In many ways, my life has imitated my art, having a dream snatched from under me. I found this to be paralyzing, but now that I’ve managed to work through that to some degree, I’m wondering if I need to be able to capture it on the page, before the cure (also known as a full-time job) is presented to me.

I really got a lot out of posting my tiny piece yesterday, and thanks especially to Katherine for her response. I have found once I hit 1600+ words, the writing I do takes a big nose dive in productivity. Fortunately, my brain seems to be able to keep track of where i was, and what i was thinking, when I sit down the next day, but I fear that I’ll hit a wall again soon. Therefore, I’m hoping that, by blogging it out after I’ve hit my word count for the day, I will be able to keep up my momentum.

Today I wrote 1,700 words in my novel.

Words of Wisdom?

So I haven’t been posting a lot here. I’m sure no one has noticed, but I felt the need to put something out in the larger universe to tell everyone I’m still here. I’ve been a bit more guarded about my work lately, because i think it is getting to a point where I should be. That said, here is something I thought I’d throw out there, and see what people thought.

“Yes. Thanks.” I say, but after I’ve stepped outside, I turn around. “Lycan, can I ask you something?”

“Of course.”

“What am I going to say when I get home?”
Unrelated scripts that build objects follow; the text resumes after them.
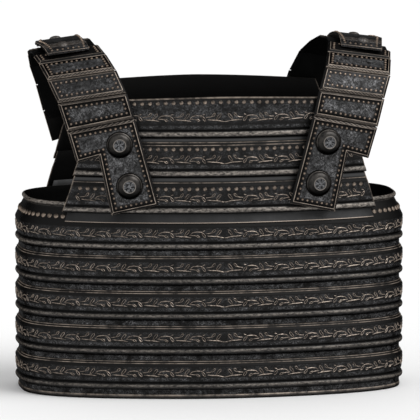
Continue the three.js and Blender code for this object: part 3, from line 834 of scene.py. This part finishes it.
PANEL_REPEATS = 6
PANEL_DRESS = {
    1: {"foot": 16.9, "bead_z": 320.5, "half": 0.135},
    2: {"foot": 14.1, "bead_z": 269.9, "half": 0.151},
    3: {"foot": 12.4, "bead_z": 227.0, "half": 0.1625},
}
for face, side in WAY.items():
    for number, dress in PANEL_DRESS.items():
        name = f"{face}_lame_{number}"
        bottom, top = level(name)
        shoulder = panel_shoulder(name, number)
        end = run_at_x(dress["half"])
        add_scroll(name, bottom, shoulder, dress["foot"], PANEL_REPEATS, end / MM - 1.0, side)
        count = int(end / (BEAD_PITCH * MM))
        runs = [(k + 0.5) * BEAD_PITCH * MM for k in range(-count, count)]
        inset = face_inset(dress["bead_z"], bottom, shoulder)
        dip = (bottom, top) if number == 1 else None
        beads = bmesh.new()
        add_beads(beads, runs, dress["bead_z"], inset, side, dip=dip)
        finish_piece(f"{name}_beads", beads, BEAD_BRONZE)

COLLAR_BEAD_UP = 9.8
COLLAR_BEAD_PITCH = 8.6
COLLAR_BEAD_LEAN = 0.45
COLLAR_BEAD_SIZE = 1.3
COLLAR_BEAD_MARGIN = 3.0
collar_inset = COLLAR_SLANT_INSET * COLLAR_BEAD_UP / (COLLAR_SLANT_TOP - COLLAR_SHOULDER)
first = run_at_x(PANELS[3]["low_half"]) + COLLAR_BEAD_MARGIN * MM
bare_run = 0.5 * GIRTH - 2.0 * first
count = round(bare_run / (COLLAR_BEAD_PITCH * MM))
collar_beads = bmesh.new()
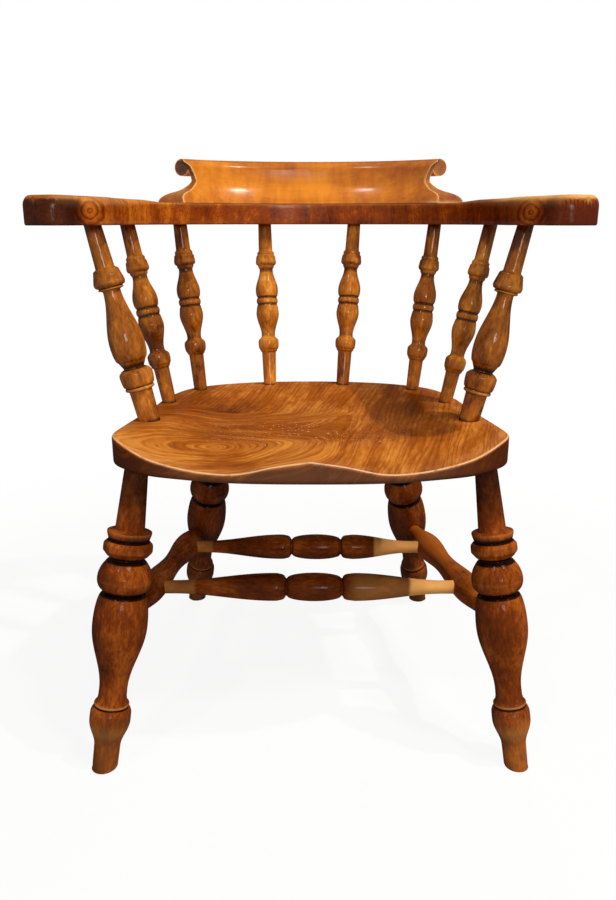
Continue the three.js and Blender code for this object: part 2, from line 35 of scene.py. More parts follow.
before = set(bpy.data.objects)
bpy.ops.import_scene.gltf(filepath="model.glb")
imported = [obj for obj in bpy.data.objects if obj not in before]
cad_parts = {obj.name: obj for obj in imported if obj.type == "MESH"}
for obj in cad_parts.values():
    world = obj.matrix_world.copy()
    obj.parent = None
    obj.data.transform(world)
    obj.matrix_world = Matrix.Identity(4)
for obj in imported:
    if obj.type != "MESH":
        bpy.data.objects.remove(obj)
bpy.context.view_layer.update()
scene = bpy.context.scene
MM = 0.001
SIDES = {"left": -1, "right": 1}

# Overall sizes
SEAT_HEIGHT = 433
ARM_HEIGHT = 716.5
FIT = 0.3

# Seat
SEAT_HALF_WIDTH = 252
SEAT_FRONT = 160
SEAT_BACK = 259.4
SEAT_THICKNESS = 42.5
SEAT_DISH = 13
SEAT_TOP_ROUND = 4
SEAT_BOTTOM_ROUND = 7
SEAT_UNDERSIDE = SEAT_HEIGHT - SEAT_THICKNESS
SEAT_DEPTH = SEAT_FRONT + SEAT_BACK
SADDLE_REACH_SHARE = 0.3
DISH_START_SHARE = 0.45
DISH_END_SHARE = 0.82
SEAT_OUTLINE_SHARES = [
    (0, 0), (0.38, 0.011), (0.66, 0.05), (0.81, 0.0835), (0.93, 0.139), (1, 0.198), (0.976, 0.296),
    (0.908, 0.532), (0.871, 0.69), (0.763, 0.858), (0.494, 0.9585), (0, 1),
]
FRONT_DROP_SHARES = [
    (0, 0.3), (0.16, 0.44), (0.36, 0.69), (0.5, 0.71), (0.67, 0.64), (0.81, 0.51), (1, 0.22),
]

# Arm bow
BOW_THICKNESS = 31
BOW_HALF_WIDTH = 274
BOW_BACK = 288
BOW_SQUARENESS = 2.3
BOW_WIDTH = 55
ARM_WIDTH = 60
ARM_REACH = 110
ARM_SPREAD = 38
ARM_SPREAD_POWER = 1.25
ARM_RISE = 2.8
ARM_RISE_LENGTH = 70
ARM_RISE_START = 36
ARM_NOSE = 28
NOSE_SQUARENESS = 2.4
NOSE_END_SHARE = 0.975
ARM_START_SHARE = 0.5
ARM_TOP_ROUND = 12
BOW_EDGE_ROUND = 2.5
BOW_ARC_STEPS = 12
ARM_STEPS = 5
BOW_UNDERSIDE = ARM_HEIGHT - BOW_THICKNESS

# Crest rail
CREST_RISE = 65
CREST_HALF_SPAN = 208.8
CREST_FOOT = ARM_HEIGHT + FIT
ROLL_RADIUS = 12.5
ROLL_TURN = math.radians(250)
ROLL_SETBACK = 41
CREST_END_SKEW_SHARE = 0.135
ROLL_END_SHARE = 0.445
ROLL_END_SKEW_SHARE = 0.335
CREST_FRONT_SHARES = [
    (0.01, 0), (0.09, 0.1), (0.165, 0.2), (0.25, 0.33), (0.305, 0.45), (0.345, 0.62), (0.37, 0.78),
]
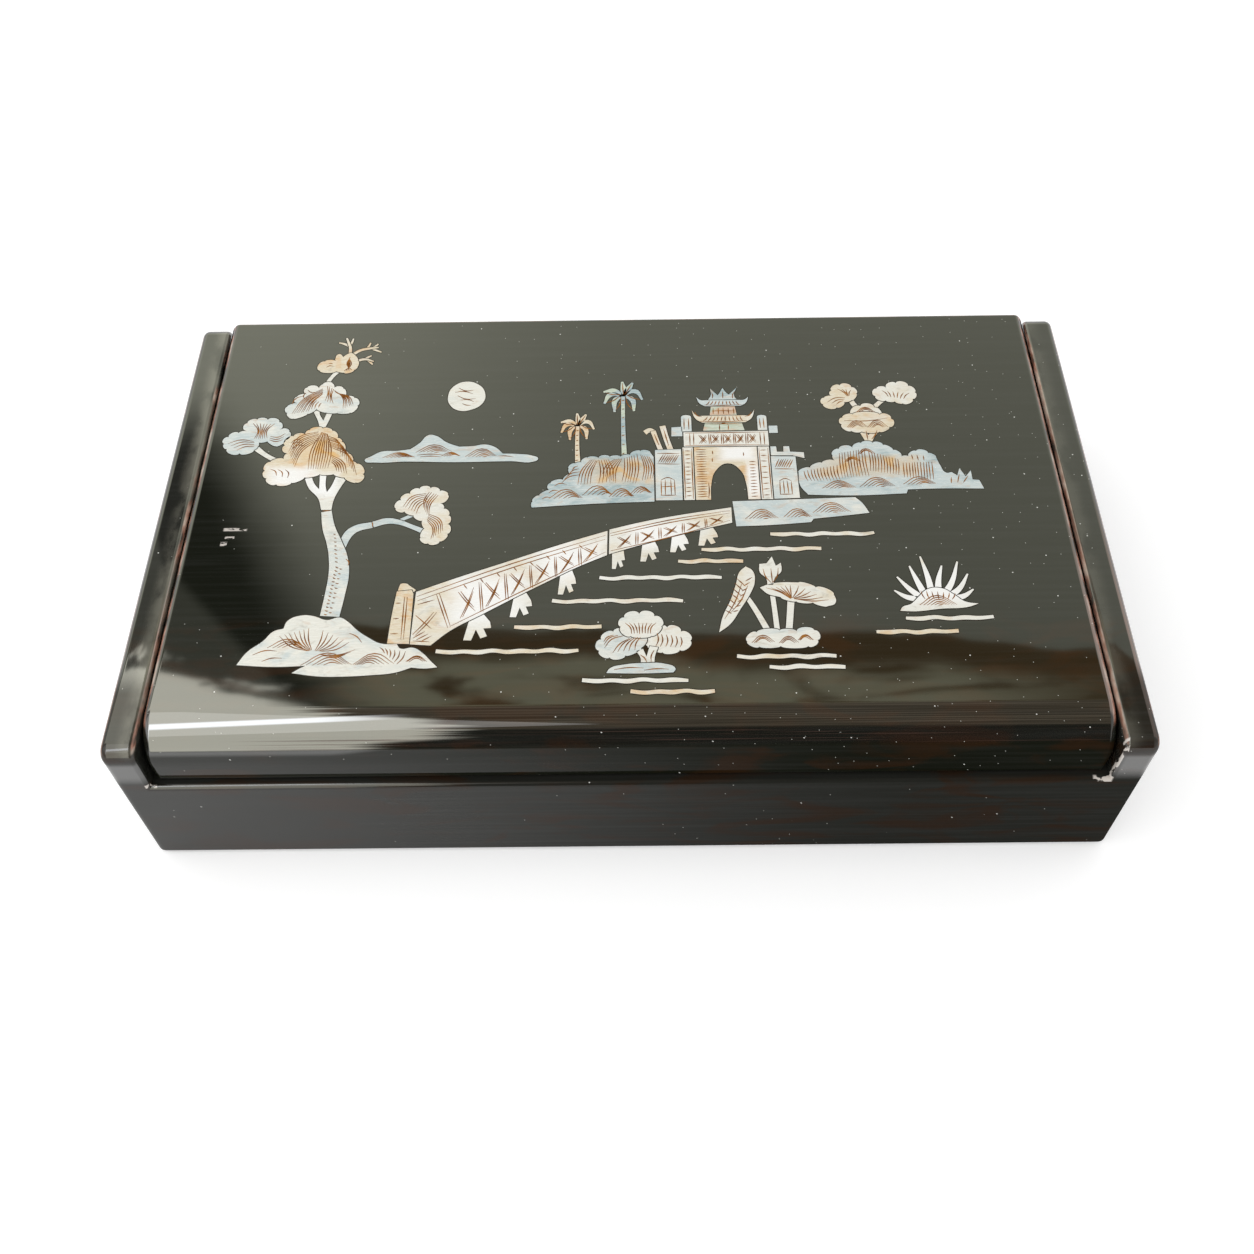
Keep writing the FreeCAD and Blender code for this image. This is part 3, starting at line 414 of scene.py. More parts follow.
def tray():
    """Floor, low front and back, and raised ends, under one skin of lacquer."""
    x, y = INNER_X, RIM_HIGH[1]
    piece = block("lacquered_tray", (-HALF_LENGTH, -HALF_DEPTH, 0.0), (HALF_LENGTH, HALF_DEPTH, RIM_TOP))
    for axis, place in ((0, -x), (0, x), (1, y), (1, -y)):
        cut(axis, place)
    top = at(2, RIM_TOP)
    select(piece, "faces", both(top, lambda c: max(abs(v.x) for v in c) > x + 1))
    extrude((0, 0, WALL_TOP - RIM_TOP))
    middle = both(top, lambda c: all(abs(v.x) < x + 0.1 and abs(v.y) < abs(y) + 0.1 for v in c))
    select(piece, "faces", middle)
    extrude((0, 0, FLOOR_HIGH[2] - RIM_TOP))
    bpy.ops.mesh.select_all(action="SELECT")
    bpy.ops.mesh.dissolve_limited(angle_limit=radians(1.0))
    select(piece, "edges", both(at(1, -HALF_DEPTH, HALF_DEPTH), at(2, WALL_TOP)))
    bevel(CORNER_ROUND, 9)
    outside = at(0, -HALF_LENGTH, HALF_LENGTH)
    foot = both(at(2, 0.0), at(1, -HALF_DEPTH, HALF_DEPTH))
    select(piece, "edges", lambda c: outside(c) or foot(c))
    bevel(OUTER_ROUND, 6)
    inner = both(at(0, -x, x),
                 lambda c: min(v.z for v in c) > RIM_TOP - 0.1 and max(v.z for v in c) > RIM_TOP + 0.1)
    rim = both(at(1, -HALF_DEPTH, HALF_DEPTH), at(2, RIM_TOP))
    select(piece, "edges", lambda c: inner(c) or rim(c))
    bevel(INNER_ROUND, 5)
    select(piece, "edges", both(at(1, y, -y), at(2, RIM_TOP)))
    bevel(SMALL_ROUND, 3)
    finish(piece, "tray", WALL_LACQUER,
           ("left_end_wall", "right_end_wall", "front_wall", "back_wall", "bottom_board", "corner_pegs"))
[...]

“Even the sturdiest of ships, bend and break in a storm. Repairs are quick and crude, but assure the journey can continue. When the seas are calmer, the crew works to refine and restore what they once had. They reinforce parts, to assure they never break again, but the new wood can take years to blend in with the rest.” Lycan replies, and while I ponder what he means, he simply shuts the door.

I think it is lovely, except for the word “parts” but i couldn’t think of something better. I would love suggestions.